Vétérinaire, naturaliste de terrain et photographe animalier, Régis Cavignaux observe la faune et la flore depuis sa tendre enfance. Focus sur un passionné.
Rares sont les personnes qui, à l’âge de trois ans, savent déjà ce qu’elles veulent faire plus tard. Régis Cavignaux, lui, n’en a jamais douté. Ce sera vétérinaire, et rien d’autre. Installé aujourd’hui dans le Grand Nancy, Régis Cavignaux est diplômé de l’école vétérinaire d’Alfort : « J’ai fait mes débuts comme vétérinaire de campagne et je suis spécialisé depuis 10 ans dans les “NAC” ou “Nouveaux Animaux de Compagnie” comme les rongeurs, les reptiles et les oiseaux. » L’homme s’occupe aussi des animaux issus de la faune sauvage, blessés et souvent retrouvés par des passants : « Nous les traitons avant de les envoyer au centre de soins qui se situe au-dessus de Metz. J’ai toujours apprécié la faune sauvage et il a fallu choisir : je me suis spécialisé pour me dégager du temps pour mon autre passion, la photographie. »

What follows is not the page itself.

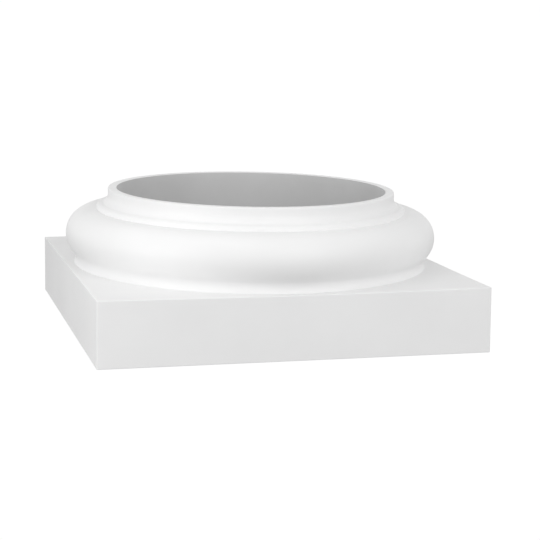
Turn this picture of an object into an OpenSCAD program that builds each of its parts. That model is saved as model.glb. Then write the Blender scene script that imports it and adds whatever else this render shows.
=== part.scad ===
/* [Plinth] */
// Side of the square plinth
plinth_side = 400; // [400:1:600]
// Height of the plinth
plinth_h = 65; // [20:1:150]

/* [Shaft seat] */
// Diameter of the column shaft that the base receives
shaft_d = 290; // [200:1:290]
// Clearance all round the shaft
shaft_gap = 0.75; // [0.25:0.25:3]
// Wall of the neck around the bore
neck_wall = 9.25; // [5:0.25:20]

/* [Moulding heights] */
// Height of the low foot between the plinth and the torus
foot_h = 4.7; // [3:0.1:9]
// Radius of the torus section
torus_r = 26.7; // [18:0.1:40]
// Height of the listel above the torus
listel_h = 5.8; // [2:0.1:6.6]
// Height of the neck above the listel
neck_h = 16.1; // [12:0.1:40]

/* [Moulding projections] */
// Projection of the torus beyond the neck
torus_out = 45; // [36:0.5:45]
// Projection of the listel beyond the neck
listel_out = 12.6; // [12:0.1:18]
// Projection of the foot beyond the neck
foot_out = 36; // [31:0.1:44]
// Radius of the rounded edge of the foot, which is also its height above the plinth
foot_edge_h = 1.2; // [1:0.1:3]
// Radius of the cavetto at the bottom of the neck
cavetto_r = 10; // [7:0.5:14]
// Spread of the cavetto beyond the neck
cavetto_out = 6; // [2:0.1:6.8]
// Radius of the hollow between the torus and the foot
foot_cove_r = 10; // [3:0.25:12]
// Radius on the outer edge of the rim
rim_round = 1.2; // [0.5:0.1:2.5]

/* [Hidden] */

// Overrun that keeps cuts clear of the faces they pass through
over = 1;
// Overlap that lets the hollow under the torus run into it at every size
blend = 0.01;

bore_r = shaft_d / 2 + shaft_gap;
neck_r = bore_r + neck_wall;
torus_centre_r = neck_r + torus_out - torus_r;
listel_r = neck_r + listel_out;
foot_r = neck_r + foot_out;

torus_centre_z = plinth_h + foot_h + torus_r;
torus_top_z = torus_centre_z + torus_r;
listel_top_z = torus_top_z + listel_h;
total_h = listel_top_z + neck_h;
edge_centre_r = foot_r - foot_edge_h;

// Centre of the cavetto arc, which meets the neck's wall with no break
cavetto_centre_r = neck_r + cavetto_r;
cavetto_centre_z = listel_top_z + sqrt(pow(cavetto_r, 2) - pow(cavetto_r - cavetto_out, 2));

// Centre of the hollow that rolls between the torus and the foot's edge, a little inside touching both
edge_to_torus = [torus_centre_r - edge_centre_r, torus_centre_z - plinth_h];
edge_reach = foot_edge_h + foot_cove_r - blend;
torus_reach = torus_r + foot_cove_r - blend;
cove_along = (pow(edge_reach, 2) - pow(torus_reach, 2) + pow(norm(edge_to_torus), 2)) / (2 * norm(edge_to_torus));
cove_aside = sqrt(pow(edge_reach, 2) - pow(cove_along, 2));
towards_torus = edge_to_torus / norm(edge_to_torus);
cove_centre = [
    edge_centre_r + towards_torus[0] * cove_along + towards_torus[1] * cove_aside,
    plinth_h + towards_torus[1] * cove_along - towards_torus[0] * cove_aside
];

// Rectangle in the section, from one radius and height to another
module band(r1, r2, z1, z2) {
    translate([r1, z1]) square([r2 - r1, z2 - z1]);
}

// Round in the section
module round_at(r, z, radius) {
    translate([r, z]) circle(r = radius, $fn = 96);
}

// Square block of the plinth
module plinth() {
    translate([-plinth_side / 2, -plinth_side / 2, 0])
        cube([plinth_side, plinth_side, plinth_h]);
}

// Foot with a rounded edge, and the hollow that joins it to the torus
module foot_section() {
    band(bore_r, edge_centre_r, plinth_h - over, plinth_h + foot_edge_h);
    intersection() {
        round_at(edge_centre_r, plinth_h, foot_edge_h);
        band(torus_centre_r, foot_r, plinth_h - over, plinth_h + foot_edge_h);
    }
    difference() {
        polygon([
            [torus_centre_r, torus_centre_z],
            [torus_centre_r, plinth_h],
            [edge_centre_r, plinth_h],
            cove_centre
        ]);
        round_at(cove_centre[0], cove_centre[1], foot_cove_r);
    }
}

// Half-round torus on its core
module torus_section() {
    band(bore_r, torus_centre_r, plinth_h, torus_top_z);
    round_at(torus_centre_r, torus_centre_z, torus_r);
}

// Low listel with a rounded outer edge
module listel_section() {
    band(bore_r, listel_r - listel_h, torus_top_z - over, listel_top_z);
    intersection() {
        round_at(listel_r - listel_h, torus_top_z, listel_h);
        band(bore_r, listel_r, torus_top_z - over, listel_top_z);
    }
}

// Neck that flares into the listel through the cavetto, with a softened rim
module neck_section() {
    difference() {
        band(bore_r, neck_r + cavetto_out, listel_top_z - over, total_h);
        round_at(cavetto_centre_r, cavetto_centre_z, cavetto_r);
        band(neck_r, neck_r + cavetto_r, cavetto_centre_z, total_h + over);
        band(neck_r - rim_round, neck_r + over, total_h - rim_round, total_h + over);
    }
    round_at(neck_r - rim_round, total_h - rim_round, rim_round);
}

// Everything above the plinth, as one turned ring
module ring() {
    rotate_extrude($fn = 180) {
        foot_section();
        torus_section();
        listel_section();
        neck_section();
    }
}

// The base, cast in one piece, with the bore right through it
module column_base() {
    color("white")
        difference() {
            union() {
                plinth();
                ring();
            }
            translate([0, 0, -over])
                cylinder(h = total_h + 2 * over, r = bore_r, $fn = 180);
        }
}

column_base();
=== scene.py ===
import math

import bpy
from mathutils import Euler, Matrix, Vector


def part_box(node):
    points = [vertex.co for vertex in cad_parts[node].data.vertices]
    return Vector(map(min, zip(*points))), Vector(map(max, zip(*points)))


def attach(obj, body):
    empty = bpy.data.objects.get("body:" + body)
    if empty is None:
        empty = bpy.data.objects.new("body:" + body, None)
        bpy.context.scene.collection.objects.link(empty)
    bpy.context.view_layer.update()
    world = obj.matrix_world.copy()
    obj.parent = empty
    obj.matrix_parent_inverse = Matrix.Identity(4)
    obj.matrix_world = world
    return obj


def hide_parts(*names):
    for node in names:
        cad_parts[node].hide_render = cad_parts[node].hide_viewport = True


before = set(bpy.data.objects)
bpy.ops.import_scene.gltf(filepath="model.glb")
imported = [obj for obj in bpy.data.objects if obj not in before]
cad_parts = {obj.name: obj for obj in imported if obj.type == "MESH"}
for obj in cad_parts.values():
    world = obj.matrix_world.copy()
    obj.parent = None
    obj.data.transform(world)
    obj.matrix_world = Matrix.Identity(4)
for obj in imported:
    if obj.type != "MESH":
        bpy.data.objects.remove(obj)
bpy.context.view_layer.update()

MM = 0.001

# ---- Sizes of the casting, as in the CAD model ----
low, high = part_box("column_base")
HALF_SIDE = (high.x - low.x) / 2
TOTAL_H = high.z - low.z
PLINTH_H = 65 * MM
BORE_R = 145.75 * MM
NECK_R = BORE_R + 9.25 * MM
TORUS_R = 26.7 * MM
TORUS_OUT = 45 * MM
FOOT_H = 4.7 * MM
FOOT_EDGE_H = 1.2 * MM
FOOT_R = NECK_R + 36 * MM
FOOT_COVE_R = 10 * MM
LISTEL_H = 5.8 * MM
LISTEL_R = NECK_R + 12.6 * MM
CAVETTO_R = 10 * MM
CAVETTO_OUT = 6 * MM
RIM_ROUND = 1.2 * MM

TORUS_CENTRE_R = NECK_R + TORUS_OUT - TORUS_R
TORUS_CENTRE_Z = PLINTH_H + FOOT_H + TORUS_R
TORUS_TOP_Z = TORUS_CENTRE_Z + TORUS_R
LISTEL_TOP_Z = TORUS_TOP_Z + LISTEL_H
EDGE_CENTRE_R = FOOT_R - FOOT_EDGE_H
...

Vers l’âge de 7 ou 8 ans, Régis Cavignaux prend en main pour la première fois son Instamatic. Il voit un rouge-gorge et s’empresse de le photographier : « Et là, déception. Après avoir attendu que la photo soit développée, je vois ce bout de papier avec un point rouge au milieu alors que j’avais parfaitement vu l’oiseau… » s’amuse-t-il. À 18 ans, il se consacre sérieusement à sa passion en acquérant, avec son frère, du matériel photographique professionnel.
Souvenirs de voyage
Depuis 30 ans, Régis Cavignaux parcourt le monde à la découverte de nouvelles espèces. De ses voyages, il garde des souvenirs forts : « J’ai rencontré les bonobos au Congo pendant 15 jours » raconte-t-il. « Des jeunes singes, souvent orphelins… C’est comme avoir des gamins autour de vous. Lorsque l’on croise leurs regards, quasiment humains… on ne peut plus supporter de les voir en cage. » Même émotion avec les gorilles en Ouganda : « J’en vois un, la tête sur le côté, songeur. Je me demande s’il réfléchit à notre monde, à l’action des humains sur son milieu naturel. » Même si la population des gorilles a doublé en 20 an, « leur milieu naturel, la forêt, elle, ne se multiplie pas et est souvent le théâtre de guerres civiles. »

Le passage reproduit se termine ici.